Valerá a pena recordar o texto e o contexto, até para captarmos o que esta mesma frase pode significar nos nossos dias... e quais as implicações se não respeitarmos não o andar (mais) devagar, bem como a compreensão e a vivência que pode estar subjacente ao sem-pressa... que não é indiferença.

 1. Eis factos históricos sobre a procedência daquela frase.

No início de 2013, um ex-ministro do governo-Sócrates e ajudante privilegiado da estratégia de António Costa para substituir o então secretário-geral socialista lançou um desafio para a realização de um congresso extraordinário do partido com o objetivo de escolher um novo líder. Com serenidade António José Seguro – eleito secretário-geral em 2011 e reeleito em 2013 – repetiu várias vezes: qual é a pressa?
Entretanto, realizaram-se eleições para o Parlamento Europeu e o tal ex-ministro foi eleito. Essas eleições foram ganhas pelos socialistas, mas a facção opositora ao secretário-geral em funções considerou que foi ‘por poucochinho’... e, depois de várias peripécias, foram convocadas ‘eleições diretas’, em 2014, nos socialistas, tendo António Costa ganho a António José Seguro... Como consequência disso, e depois de um congresso, António Costa fez o seu caminho e desde 2015, numas eleições que perdeu (e não foi por poucochinho), mas que se fez governar através da geringonça, durante 2178 dias... até à mais recente vitória. Aquela pressa de 2013 deu nítidos resultados... 

 2. No rifoneiro popular encontramos: ‘depressa e bem, há pouco quem’! Com efeito, a pressa é, muitas vezes, inimiga da qualidade e, raramente, se consegue fazer bem e depressa. Não querendo sequer insinuar sobre os factos (ou fatores) políticos supra aduzidos, dá a impressão que a pressa favorece quem defende (ou mesmo atua) sob a condição de atingir os (seus) fins sem olhar a meios. De facto, quando os fins pressionam os meios com facilidade se dá prioridade à pressa e não à consistência e ao amadurecimento das causas para que surtam os verdadeiros efeitos. A paciência na espera é capaz de colidir com mecanismos mais ou menos atrozes de pressa. Dar tempo ao tempo, será outra faceta que a pressa não terá tempo de cuidar. Ser demasiado apressado talvez seja de mau conselho e de pior vivência...

 3. Ao nível das imagens bíblicas há uma que se adequa a esta reflexão anti-pressa: a construção da casa... e esta entendida em diversas vertentes, desde o edifício material até à casa de família, passando pela personalidade de cada pessoa e mesmo pelo amadurecimento humano, tanto psicológico como espiritual.

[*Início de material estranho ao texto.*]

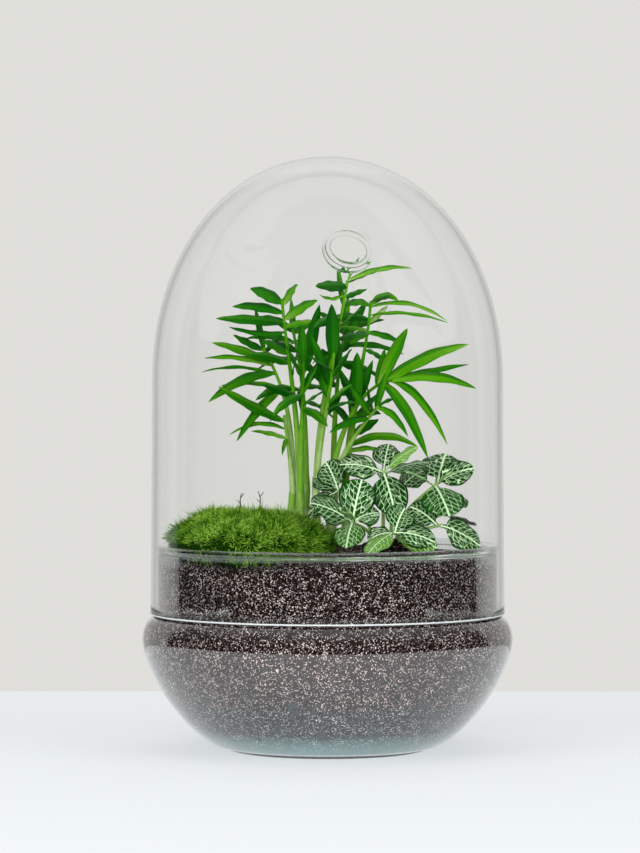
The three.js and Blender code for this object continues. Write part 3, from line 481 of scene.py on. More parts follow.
def grainy(name, dark, light, grain, painted_reflection=None):
    """Crumbs of two colours and fine pale grains, grain of them on a metre. A pale teal, if one is given,
    takes over near the bottom: a painted reflection of the white table in the bowl's lower wall.
    """
    material, nodes, shader = finish(name, dark, 0.85, {"Specular IOR Level": 0.06})
    place = add(nodes, "TexCoord").outputs["Object"]
    crumbs = add(nodes, "TexVoronoi", {"Vector": place, "Scale": grain})
    clumps = add(nodes, "TexNoise", {"Vector": place, "Scale": 160, "Detail": 3})
    draw = add(nodes, "SeparateColor", {0: crumbs.outputs["Color"]}).outputs["Red"]
    marks = [(at, [d + (l - d) * mix for d, l in zip(dark, light)]) for at, mix in CRUMB_MIXES]
    darken = moved(nodes, clumps.outputs["Fac"], (0.38, 0.62), (0.65, 1.2))
    colour = mixed(nodes, 1, shaded(nodes, draw, marks), darken, "MULTIPLY")
    # Painted reflection: paler and teal towards the bottom of the bowl.
    if painted_reflection:
        height = add(nodes, "SeparateXYZ", {0: place}).outputs["Z"]
        painted_reflection_share = moved(nodes, height, (0.004, 0.015), (0.9, 0))
        colour = mixed(nodes, painted_reflection_share, colour, (*painted_reflection, 1))
    relief = {"Height": crumbs.outputs["Distance"], "Strength": 0.9, "Distance": 0.0006}
    bump = add(nodes, "Bump", relief, invert=True)
    feed(shader, {"Base Color": colour, "Normal": bump.outputs[0]})
    return material


def poured_soil(columns):
    """The soil's skin: out over the gravel, up the lining and back over its top, roughened by crumbs."""
    angle = np.linspace(0, 2 * np.pi, columns, endpoint=False)
    under_r = np.linspace(0.001, 0.068, 12)[:, None]
    x, y = under_r * np.cos(angle), under_r * np.sin(angle)
    under = np.stack([x, y, gravel_top(x, y) + 0.0005], -1)
    z = np.linspace(SOIL_FOOT_Z, SOIL_EDGE_Z, 62)
    side = turned(np.stack([lining_radius(z) + SOIL_CLING, z], -1), columns)
    top_r = np.concatenate([[0.0823, 0.0816], np.linspace(0.080, 0.001, 58)])[:, None]
    x, y = top_r * np.cos(angle), top_r * np.sin(angle)
    sink = np.array([0.0016, 0.0005] + [0] * 58)[:, None]
    top = np.stack([x, y, soil_top(x, y) - sink], -1)
    rough = lumps(top, 0.0020, 3) * 0.0009 + lumps(top, 0.006, 4) * 0.0006
    top[..., 2] += rough * smooth(np.linspace(0.2, 3, len(top)))[:, None]
    return np.concatenate([under, side, top])


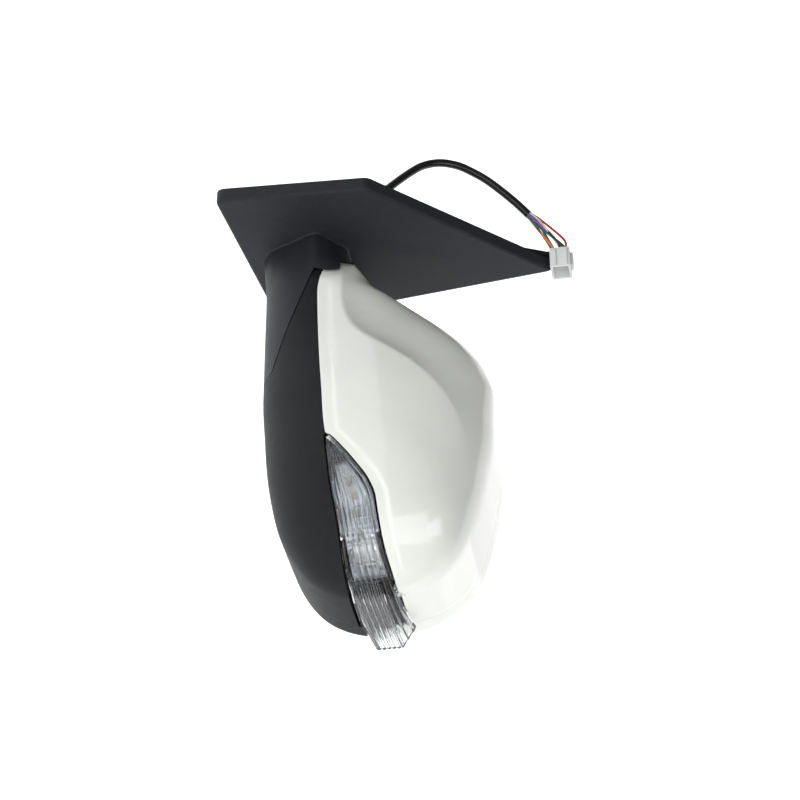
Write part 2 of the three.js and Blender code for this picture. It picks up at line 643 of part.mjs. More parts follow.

«Portanto, quem ouve estas minhas palavras e as pratica é como um homem prudente que construiu a sua casa sobre a rocha. Caiu a chuva, transbordaram os rios, sopraram os ventos e deram contra aquela casa, e ela não caiu, porque tinha seus alicerces na rocha. Mas quem ouve estas minhas palavras e não as pratica é como um insensato que construiu a sua casa sobre a areia. Caiu a chuva, transbordaram os rios, sopraram os ventos e deram contra aquela casa, e ela caiu. E foi grande a sua queda" (Mt 7, 24-27).

Eis a escolha, mesmo que nem sempre clara e efetiva: o alicerce diz muito do edifício, quanto mais alto se pretender fazer mais fundo deverá ser... Teremos ainda de ter em conta o terreno onde queremos erguer a ‘casa’. Nota-se que, ao nível humano, se vai negligenciando o fator cultural mínimo, mesmo no âmbito de compromisso de vida, como no casamento ou na vida sacerdotal...

 4. Não andaremos a construir – na maior partes das vezes – mais sobre a areia, sem alicerces mínimos e suficientes? Não seremos mais fatores de inconstância do que de serenidade, mesmo nas horas de provação? Nessa espécie de ‘querer mostrar serviço’ não andaremos mais ao sabor da (boa) impressão do que da real execução? Todos saberão, de verdade, aquilo com que tentam impressionar os outros?

Sem pressa haveremos de aprender a amadurecer os mais básicos princípios da nossa vida simples e leal.